In a NutshellA home loan modification can help you avoid foreclosure. But the requirements depend on the program you pursue, and you must get approval.
If you’re struggling to make your mortgage payments, a home loan modification may be a good option.
It can help you avoid foreclosure and make your monthly payment more affordable. Unlike a refinance, a home loan modification doesn’t pay off your current mortgage and replace it with a new one. Instead, it changes the terms of the loan.
With a home loan modification, you may be able to arrange more time to repay your mortgage, a lower interest rate or a reduced principal balance.
If a home loan modification is on your radar, here’s what you need to know.
- Who is eligible for a loan modification?
- What are the benefits of a loan modification?
- How to get a loan modification
- How late is too late to get a loan modification?
- What’s next?
Who is eligible for a loan modification?
Struggling to make a mortgage payment doesn’t automatically qualify you for a home loan modification. In general, you must be delinquent or on the verge of default because of a specific hardship.
Depending on the program, qualifying hardships may include events like a lost job, a divorce or another change in marital status, a disability or an illness, among other things.
Let’s look at some loan modification programs and what they require.
Flex Modification program
If you took out a conventional loan, and you meet the requirements of the Flex Modification program, you may apply for up to an estimated 20% reduction on your mortgage payments.
Some of the qualifying conditions for the Flex program include that …
- You’re in danger of falling behind on your payments in the next 90 days or are already 60 or more days past due on them
- Your mortgage is owned in whole or in part by Fannie Mae or Freddie Mac and is 12 months or older at the time of evaluation
- You haven’t changed your mortgage more than three times
- You haven’t failed a “Flex Modification Trial Period Plan” over the preceding 12 months
- You’ll provide a “borrower response package” documenting things like your income and the type of hardship you’re experiencing
FHA loan modification program
The FHA loan modification program (FHA-HAMP) is worth considering if you have an FHA mortgage. It may allow you to extend your loan term, reduce your interest rate, add late payments to your principal balance or lower your unpaid, outstanding balance by up to 30%.
You can take advantage of it if:
- You’re ineligible for other mortgage assistance programs
- You complete a three-month trial
VA loan modification programs
If you have a VA loan, the VA loan modification programs can add your past-due payments to your principal balance and create a new repayment schedule. It may also extend your loan term so you can have a lower monthly payment. The VA loan modification programs come with these requirements.
- You’ve made at least 12 monthly payments.
- Your financials prove that you can repay the mortgage and avoid default.
- You haven’t had any loan modifications over the past three years.
- You haven’t had more than three modifications since you closed on your mortgage.
- You’ve completed a three- or four-month trial period.

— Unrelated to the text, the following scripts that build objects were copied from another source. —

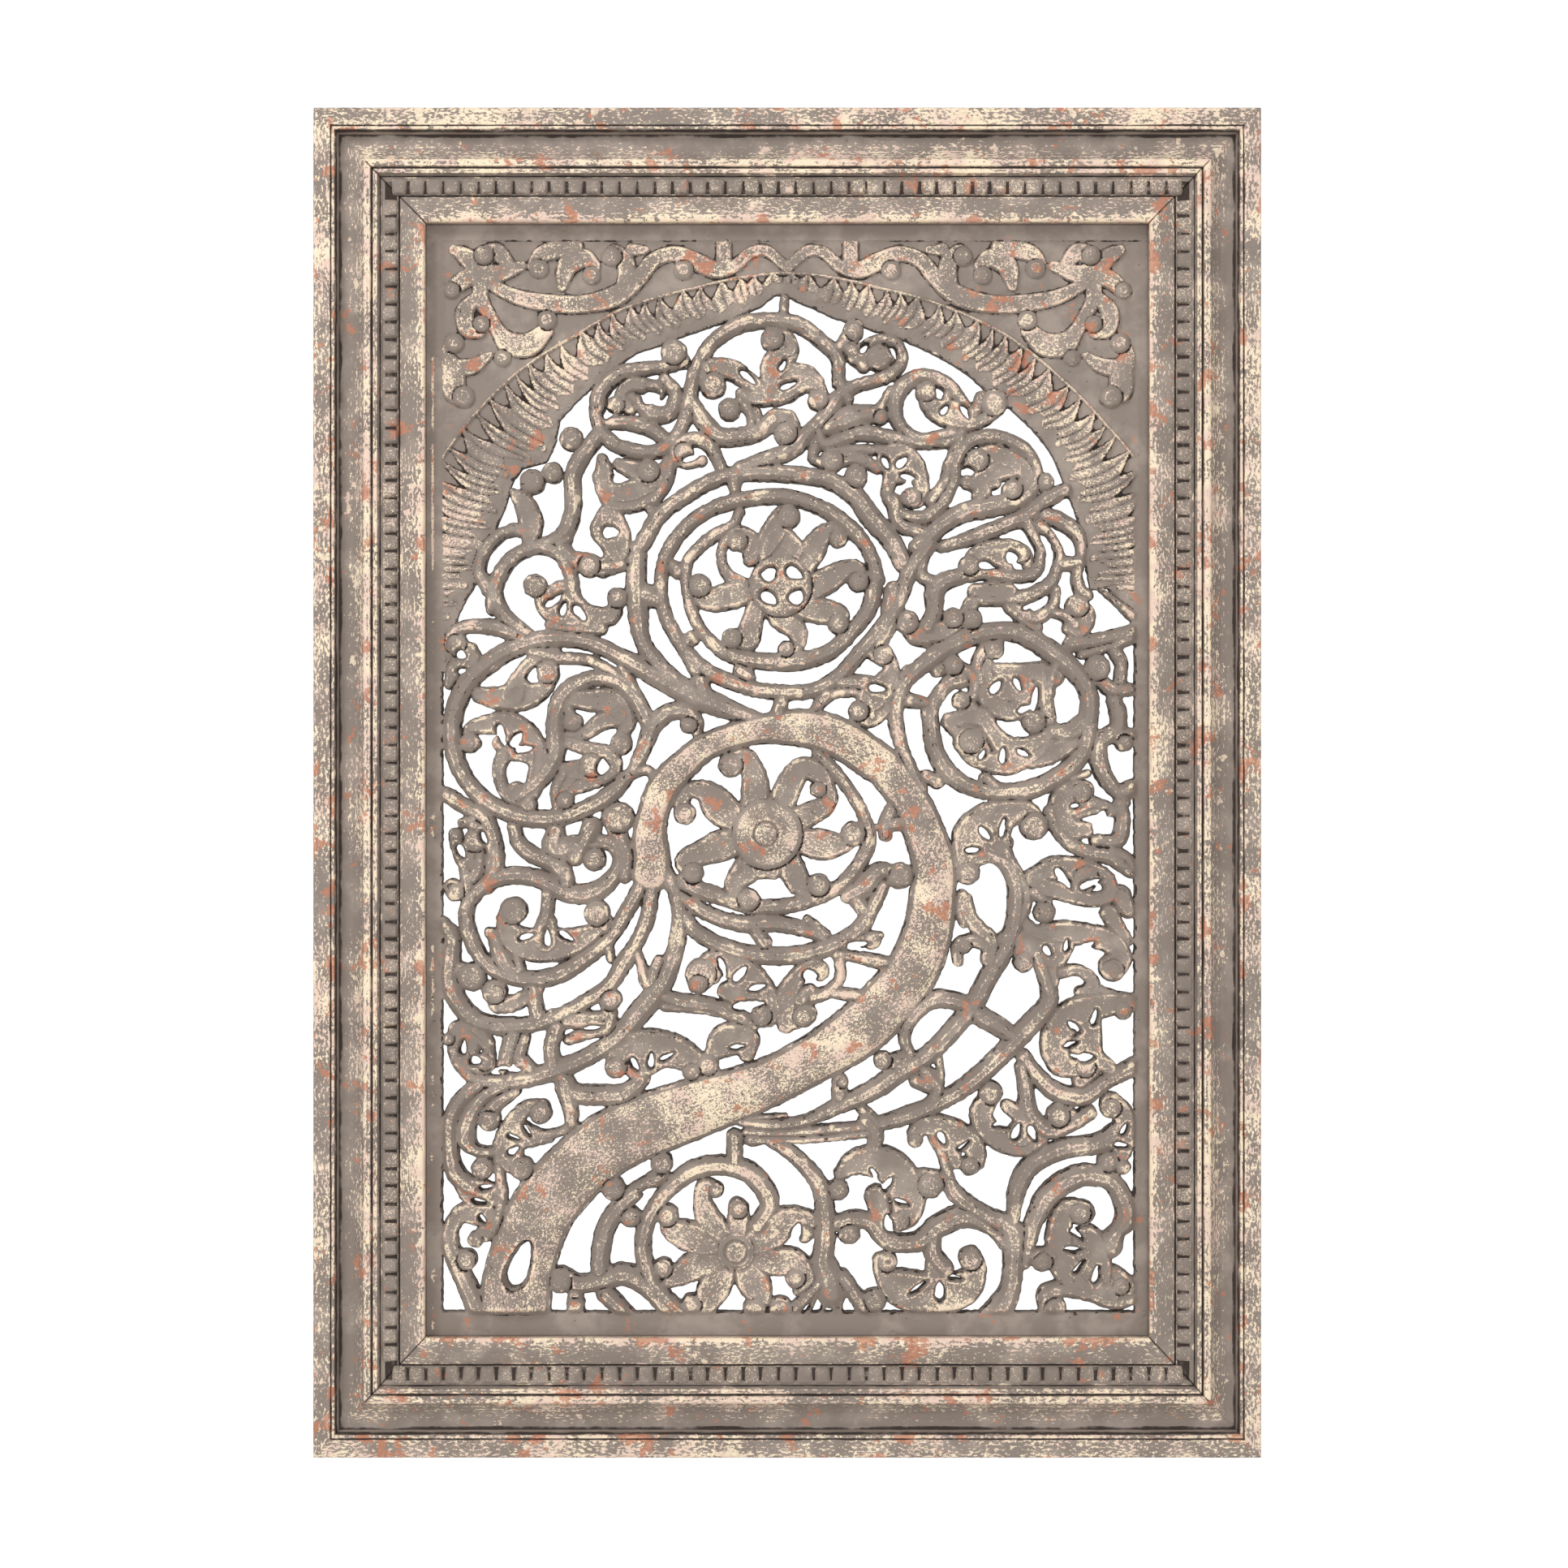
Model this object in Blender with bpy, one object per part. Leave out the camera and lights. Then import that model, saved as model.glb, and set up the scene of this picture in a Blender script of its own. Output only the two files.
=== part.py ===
"""Carved and pierced wall panel in a mitred moulded frame.

One pierced board of scrolling vine work sits in the rear rebate of four mitred
rails. Metres, Z up, the front faces -Y, the wall is the plane y = 0 and the
origin is the middle of the back of the top rail, where the panel is fixed.
"""
import math

import bmesh
import bpy
import numpy as np
from mathutils import Vector
from mathutils.geometry import delaunay_2d_cdt

# Driving dimensions, metres
FRAME_WIDTH = 0.702
FRAME_HEIGHT = 1.000
SIDE_RAIL_WIDTH = 0.082
TOP_RAIL_WIDTH = 0.084
BOTTOM_RAIL_WIDTH = 0.088
RAIL_DEPTH = 0.0305
REBATE_WIDTH = 0.008
REBATE_DEPTH = 0.0146
BEAD_PITCH = 0.013
BEAD_NOTCH = 0.0030
BEAD_RISE = 0.0032
FIT_GAP = 0.0003

# Heights above the wall of the board and its carving
BOARD_BACK = 0.0035
MARGIN_HEIGHT = 0.0143
GROUND_HEIGHT = 0.0120
EDGE_HEIGHT = 0.0155
STEM_HEIGHT = 0.0205
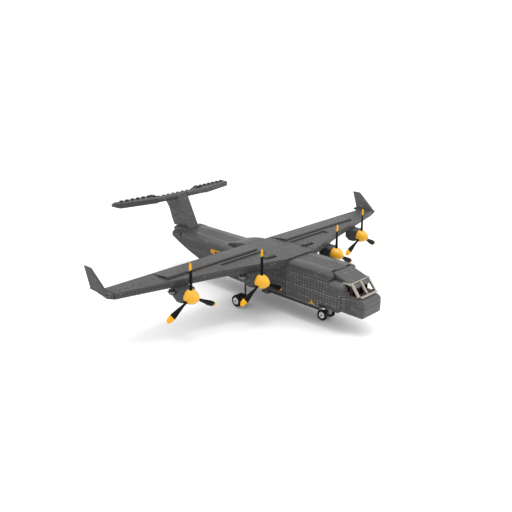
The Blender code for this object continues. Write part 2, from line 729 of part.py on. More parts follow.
def build_nacelle(name, centre):
    """Engine box under the wing with a blind bore for the propeller shaft."""
    x, y, z = centre
    front = y + 2.0
    rear = front + NACELLE_LENGTH
    top = WING_BOTTOM_Z - GAP
    profile = [(front, NACELLE_BOTTOM_Z + 1.2), (front + 4.0, NACELLE_BOTTOM_Z),
               (rear - 6.0, NACELLE_BOTTOM_Z),
               (rear, NACELLE_BOTTOM_Z + 4.0), (rear, top), (front, top)]
    body = shape(prism_x, profile, x - STUD, x + STUD)
    bore = shape(disc, SHAFT_RADIUS + GAP, (x, front - BITE, z), (0, 1, 0), SHAFT_LENGTH + 2 * BITE)
    combine(body, [bore], "DIFFERENCE")
    side = math.copysign(1, x)
    dish = shape(disc, DISH_RADIUS, (x + DISH_OUT * side, y + DISH_BEHIND, top - 2 * PLATE), (0, 0, 1), PLATE)
    stem = shape(disc, SHAFT_RADIUS, (x + DISH_OUT * side, y + DISH_BEHIND, top - 2 * PLATE + BITE),
                 (0, 0, 1),
                 2 * PLATE - BITE, 16)
    combine(body, [dish, stem], "UNION")
    return keep(body, "nacelle_" + name, DARK_GREY, 40)


def blade(bm, centre, angle):
    """Adds one blade, a thin root that widens to a twisted paddle, turned by an angle from upright."""
    turn = Matrix.Rotation(math.radians(angle), 4, "Y")
    middle = Vector(centre) - Vector((0, BLADE_AHEAD, 0))
    rings = []
    for radius, width, thick, twist in ((2.0, 2.8, 2.7, 0), (12.0, 3.0, 2.6, 12), (18.0, 4.4, 2.4, 24),
                                        (27.0, 6.8, 2.0, 27), (33.0, 6.2, 1.8, 25),
                                        (BLADE_RADIUS, 3.0, 1.2, 24)):
        pitch = Matrix.Rotation(math.radians(twist), 4, "Z")
        ring = []
        for a, b in ((-1, 0), (-0.5, -1), (0.5, -1), (1, 0), (0.5, 1), (-0.5, 1)):
            point = pitch @ Vector((a * width / 2, b * thick / 2, 0)) + Vector((0, 0, radius))
            ring.append(middle + turn @ point)
        rings.append(ring)
    loft(bm, rings)


def build_propeller(name, centre):
    """Three blades on a hub with its shaft."""
    x, y, z = centre
    hub_front = y - BLADE_AHEAD - 1.6
    hub_rear = y + 1.2
    hub = shape(disc, HUB_RADIUS, (x, hub_front, z), (0, 1, 0), hub_rear - hub_front)
    parts = [shape(disc, SHAFT_RADIUS, (x, hub_rear - BITE, z), (0, 1, 0), SHAFT_LENGTH + BITE)]
    parts += [shape(blade, centre, angle) for angle in BLADE_ANGLES]
    combine(hub, parts, "UNION")
    return keep(hub, "propeller_" + name, BLACK, 40)


def build_spinner(name, centre):
    """Rounded cone over the hub, hollow behind, with three slots that the blades pass through."""
    base = 1.4
    room_front = -BLADE_AHEAD - 2.2
    outside = [(SPINNER_RADIUS * 0.96, base), (SPINNER_RADIUS, 0.0), (SPINNER_RADIUS * 0.93, -3.4),
               (SPINNER_RADIUS * 0.72, -7.4), (SPINNER_RADIUS * 0.42, -10.6), (0.0, -SPINNER_LENGTH)]
    inside = [(0.0, room_front), (HUB_ROOM, room_front), (HUB_ROOM, base)]
    spinner = shape(turned, inside + outside, centre, (0, 1, 0), 30)
    slots = []
    for angle in BLADE_ANGLES:
        slot = shape(box, (-1.7, -BLADE_AHEAD - 1.7, HUB_ROOM - BITE),
                     (1.7, base + BITE, SPINNER_RADIUS + BITE))
        slot.data.transform(Matrix.Translation(metres(centre)) @ Matrix.Rotation(math.radians(angle), 4, "Y"))
        slots.append(slot)
    combine(spinner, slots, "DIFFERENCE")
    return keep(spinner, "spinner_" + name, YELLOW, 40)


def build_fin():
    """Swept fin whose rear edge flares back under the tailplane, with a rounded foot on each side."""
    base = REAR_ROOF_Z + GAP
    top = TAIL_Z - GAP
    front = [(117.0, base), (TAIL_LE_Y + FIN_HEAD, FIN_HEAD_Z), (TAIL_LE_Y + 2 * FIN_HEAD, FIN_HEAD_Z),
             (TAIL_LE_Y + 2 * FIN_HEAD, top)]
    rear = [(HALF_LENGTH, top), (164.3, 88.0), (158.2, 80.8), (152.4, 66.1), (148.5, base)]
    fin = shape(prism_x, front + rear, -FIN_HALF, FIN_HALF)
    foot_low = REAR_ROOF_Z - SHOULDER_DROP
    parts = []
    for side in (-1, 1):
        parts.append(shape(fin_foot, side, foot_low))
        low, high = sorted(((FIN_HALF - BITE) * side, (FIN_HALF + 2 * BITE) * side))
        parts.append(shape(box, (low, SHOULDER_END_Y + PLATE, base),
                           (high, FIN_FOOT_END_Y - STUD, base + BITE)))
    combine(fin, parts, "UNION")
    return keep(fin, "fin", DARK_GREY, 40)


def fin_foot(bm, side, low):
    """Adds the rounded block beside the fin's foot, which ends the roof's shoulder."""
    front = SHOULDER_END_Y + GAP
    rings = []
    for x, fall in ((FIN_HALF + GAP, 0.0), (12.0, 0.0), (14.4, 0.8), (15.5, 1.9), (DECK_HALF, 3.4)):
        crown = FIN_FOOT_TOP_Z - fall
        end = FIN_FOOT_END_Y - fall * 0.6
        half = (crown - 55.0) / 2
        curve = arc((end - half, crown - half), half, 90, -60, 8)
        points = [(front, low), (front, min(crown, REAR_ROOF_Z)), (front + STUD, crown), *curve,
                  (TAIL_END_Y, low)]
        rings.append([(x * side, y, z) for y, z in points])
    loft(bm, rings)


def raised_plate(bm, side):
    """Adds the sloping plate that stands on one end of the tailplane's centre section."""
    low = TAIL_Z + PLATE - BITE
    rings = []
    for x, top in ((RAISED_PLATE_X, low + 2 * BITE), (RAISED_PLATE_X + 6.0, RAISED_PLATE_Z),
                   (TAIL_CENTRE_HALF, RAISED_PLATE_Z)):
        rings.append([(x * side, y, z) for y, z in ((RAISED_PLATE_Y, low), (TAIL_TE_Y, low), (TAIL_TE_Y, top),
                                                    (RAISED_PLATE_Y, top))])
    loft(bm, rings)


def build_tailplane():
    """Straight centre section with a round front edge, and two tapered outer panels, all studded."""
    half = TAIL_THICK / 2
    top = TAIL_Z + TAIL_THICK
    front = arc((TAIL_LE_Y + half, TAIL_Z + half), half, 270, 90, 8)
    profile = [*front, (TAIL_LE_Y + STUD, top), (TAIL_LE_Y + STUD, TAIL_Z + PLATE),
               (TAIL_TE_Y, TAIL_Z + PLATE), (TAIL_TE_Y, TAIL_Z)]
    centre = shape(prism_x, profile, -TAIL_CENTRE_HALF, TAIL_CENTRE_HALF)
    across = [(i + 0.5) * STUD for i in range(-5, 5)]
    parts = add_studs([(x, TAIL_TE_Y - STUD / 2) for x in across], TAIL_Z + PLATE)
    parts += [shape(raised_plate, side) for side in (-1, 1)]
    combine(centre, parts, "UNION")
    notch = shape(box, (-FIN_HALF - GAP, TAIL_LE_Y - BITE, TAIL_Z - BITE),
                  (FIN_HALF + GAP, TAIL_LE_Y + 2 * FIN_HEAD + GAP, top + BITE))
    combine(centre, [notch], "DIFFERENCE")
    keep(centre, "tailplane_centre", DARK_GREY, 40)
    inner = TAIL_CENTRE_HALF + GAP
    ease = 1.6
    outline = ((inner, TAIL_LE_Y + 0.4, TAIL_TE_Y, 0.0), (TAIL_TIP_X, TAIL_TIP_LE_Y, TAIL_TIP_TE_Y - 0.2,
                                                          0.0),
               (TAIL_HALF_SPAN, TAIL_TIP_TE_Y - ease, TAIL_TIP_TE_Y, ease))
    slant = (TAIL_TIP_TE_Y - TAIL_TE_Y) / (TAIL_HALF_SPAN - inner)
    places = [(TAIL_CENTRE_HALF + (i + 0.5) * STUD, TAIL_TE_Y + slant * i * STUD - STUD / 2) for i in range(6)]
    for side, name in ((-1, "tailplane_starboard"), (1, "tailplane_port")):
        rings = [[(x * side, le, TAIL_Z + inset), (x * side, te, TAIL_Z + inset), (x * side, te, top - inset),
                  (x * side, le, top - inset)] for x, le, te, inset in outline]
        panel = shape(loft, rings)
        combine(panel, add_studs([(x * side, y) for x, y in places], top), "UNION")
        keep(panel, name, DARK_GREY, 40)


def build_leg(name, x, y, top, axle_z, width, length):
    """Gear leg: a foot plate, a slim strut and an axle block with its bore."""
    half_x = AXLE_BLOCK_HALF
    half = 3.0
    foot = shape(box, (x - width / 2, y - length / 2, top - PLATE), (x + width / 2, y + length / 2, top))
    strut = shape(disc, STRUT_RADIUS, (x, y, axle_z + half - BITE), (0, 0, 1), top - axle_z - half, 16)
    block = shape(box, (x - half_x, y - half, axle_z - half), (x + half_x, y + half, axle_z + half))
    combine(foot, [strut, block], "UNION")
    bore = shape(disc, AXLE_RADIUS + GAP, (x - half_x - BITE, y, axle_z), (1, 0, 0), 2 * (half_x + BITE))
    combine(foot, [bore], "DIFFERENCE")
    return keep(foot, name, DARK_GREY)


def tyre_profile(outer, inner, width):
    """Closed (radius, along) outline of a tyre with rounded shoulders."""
    half = width / 2
    bevel = width * 0.22
    return [(inner, -half + bevel * 0.5), (outer - bevel, -half), (outer, -half + bevel),
            (outer, half - bevel),
            (outer - bevel, half), (inner, half - bevel * 0.5)]


def build_wheels(name, tyres, radius, width, y, axle_span):
    """Rims on one axle, and a tyre on each. tyres maps a word to the middle of its tyre along X."""
    rim_radius = radius * RIM_SHARE
    half_rim = (width - 0.8) / 2
    low, high = sorted(axle_span)
    profile = [(0.0, low), (AXLE_RADIUS, low)]
    for x in sorted(tyres.values()):
        profile += [(AXLE_RADIUS, x - half_rim), (rim_radius - GAP, x - half_rim),
                    (rim_radius - GAP, x + half_rim),
                    (AXLE_RADIUS, x + half_rim)]
    profile += [(AXLE_RADIUS, high), (0.0, high)]
    bm = bmesh.new()
    turned(bm, profile, (0.0, y, radius), (1, 0, 0), TYRE_SEGMENTS)
    made = [add_object(name + "_rims", to_mesh(bm, name + "_rims", 40), WHITE)]
    outer = radius / math.cos(math.pi / TYRE_SEGMENTS)
    for word, x in tyres.items():
        bm = bmesh.new()
        turned(bm, tyre_profile(outer, rim_radius, width), (x, y, radius), (1, 0, 0), TYRE_SEGMENTS)
        tyre = name + "_tyre_" + word
        made.append(add_object(tyre, to_mesh(bm, tyre, 40), BLACK, 0.8))
    pivot(made, ((low + high) / 2, y, radius))


def build_gear():
    """Nose leg and twin nose wheels, main legs and twin main wheels on each side."""
    nose_end = NOSE_WHEEL_X + NOSE_TYRE_WIDTH / 2 + AXLE_STUB
    build_leg("nose_gear_leg", 0.0, NOSE_WHEEL_Y, BELLY_Z - GAP, NOSE_WHEEL_RADIUS, 14.0, 14.0)
    build_wheels("nose_wheels", {"starboard": -NOSE_WHEEL_X, "port": NOSE_WHEEL_X}, NOSE_WHEEL_RADIUS,
                 NOSE_TYRE_WIDTH, NOSE_WHEEL_Y, (-nose_end, nose_end))
    for side, word in ((-1, "starboard"), (1, "port")):
        build_leg("main_gear_leg_" + word, MAIN_LEG_X * side, MAIN_WHEEL_Y, FLAP_BOTTOM_Z - GAP,
                  MAIN_WHEEL_RADIUS,
                  8.0, 11.0)
        build_wheels("main_wheels_" + word, {"inner": MAIN_WHEEL_INNER_X * side,
                                             "outer": MAIN_WHEEL_OUTER_X * side},
                     MAIN_WHEEL_RADIUS, MAIN_TYRE_WIDTH, MAIN_WHEEL_Y,
                     ((MAIN_LEG_X - AXLE_BLOCK_HALF - BITE) * side,
                      (MAIN_WHEEL_OUTER_X + MAIN_TYRE_WIDTH / 2 + AXLE_STUB) * side))


def main():
    """Builds the whole model."""
    clear_scene()
    build_front_shell()
    build_rear_shell()
    build_roof_front()
    build_roof_rear()
    build_shoulders("shoulders_front", roof_shoulder_profile(ROOF_Z), COCKPIT_REAR_Y, ROOT_LE_Y - GAP, 7.0)
    build_shoulders("cockpit_shoulders", cockpit_shoulder_profile(), BODY_FRONT_Y, COCKPIT_REAR_Y - GAP, 7.0)
    build_shoulders("shoulders_rear", roof_shoulder_profile(REAR_ROOF_Z), SHOULDER_END_Y, TE_Y + GAP, -3.0)
    build_wing_centre()
    build_fairing()
    build_nose_section()
    build_nose_caps()
    build_cockpit_roof()
    build_brow_slab()
    build_windshield_frame()
    build_seats()
    build_panel()
    for side, word in ((-1, "starboard"), (1, "port")):
        build_wing_inner(side, "wing_inner_" + word)
        build_wing_outer(side, "wing_outer_" + word)
        build_flap(side, "flap_" + word)
        build_wing_tip(side, "wing_tip_" + word)
        build_winglet(side, "winglet_" + word)
    for name, centre in engine_places():
        build_nacelle(name, centre)
        propeller = build_propeller(name, centre)
        spinner = build_spinner(name, centre)
        pivot([propeller, spinner], centre)
    build_fin()
    build_tailplane()
    build_gear()


main()
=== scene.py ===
"""Looks for a toy-brick model of a four-propeller military transport plane.

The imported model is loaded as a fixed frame. Each sub-assembly class dresses its own CAD nodes and adds
the small trim that belongs to it. Sizes are in millimetres, and become metres where a mesh is made.
"""

import logging
import math
from dataclasses import dataclass, replace
from enum import Enum
from typing import Any, Callable, Mapping, Sequence, Union

import bmesh
import bpy
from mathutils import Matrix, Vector


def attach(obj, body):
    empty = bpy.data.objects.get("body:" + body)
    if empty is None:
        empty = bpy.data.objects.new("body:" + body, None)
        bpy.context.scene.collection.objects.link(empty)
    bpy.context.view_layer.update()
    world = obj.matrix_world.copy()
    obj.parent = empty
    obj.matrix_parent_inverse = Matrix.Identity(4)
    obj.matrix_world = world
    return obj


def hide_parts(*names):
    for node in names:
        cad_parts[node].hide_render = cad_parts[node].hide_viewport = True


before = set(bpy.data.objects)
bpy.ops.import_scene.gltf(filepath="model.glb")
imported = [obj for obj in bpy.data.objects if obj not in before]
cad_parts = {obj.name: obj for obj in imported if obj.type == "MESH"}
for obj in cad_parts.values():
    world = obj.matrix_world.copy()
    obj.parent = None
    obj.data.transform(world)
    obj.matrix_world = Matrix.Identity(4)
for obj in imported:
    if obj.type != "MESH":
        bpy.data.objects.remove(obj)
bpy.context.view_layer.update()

LOG = logging.getLogger("scene")

MM = 0.001
STUD = 8.0
PLATE = 3.2
BELLY_Z = 20.0
SIDE_SEED, TOP_SEED, FRONT_SEED = 1.0, 2.0, 3.0
GLINT_SEED, TONE_SEED = 3.0, 7.0
UP = (0.0, 0.0, 1.0)
REARWARD = (0.0, 1.0, 0.0)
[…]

USDA loan modification program
If you’re a USDA loan borrower, you may be able to extend your term by up to 480 months or 40 years. This can result in lower payments and make it easier for you to afford your mortgage thanks to the additional time given.
But there’s little information offered about this program on the USDA’s site, so you’ll need to contact your loan servicer to learn more about your modification options with a USDA loan.
What are the benefits of a loan modification?
Put simply, a loan modification can help you catch up financially and remain in your home if you’re at risk of foreclosure. The modification may lower your payments to something you can afford, and could help you start rebuilding your credit.
How to get a loan modification
Loan modifications aren’t automatic. If you find it difficult to make your payments and you’re worried about foreclosure, you’ll need to initiate a conversation with your lender or loan servicer to get the ball rolling.
Making sure you meet the criteria of any loan modification program will be part of the process. Your lender or loan servicer should be able to guide you — but if you have trouble communicating with your lender, there are FHA, VA and HUD resources that can help.
How late is too late to get a loan modification?
Loan modification programs all have their restrictions. For example, if you’ve already made changes to your mortgage more than three times, you can’t pursue the Flex Modification program.
And with the VA loan modification program, you’ll have a chance only if you haven’t altered your loan over the past three years.
Double check the requirements of the program you’re considering to make sure it’s not too late.
You can get help deciding whether to pursue mortgage modification by talking to a HUD-approved housing counselor. You can call the Department of Housing and Urban Development at their central number to request a referral to a housing counselor near you.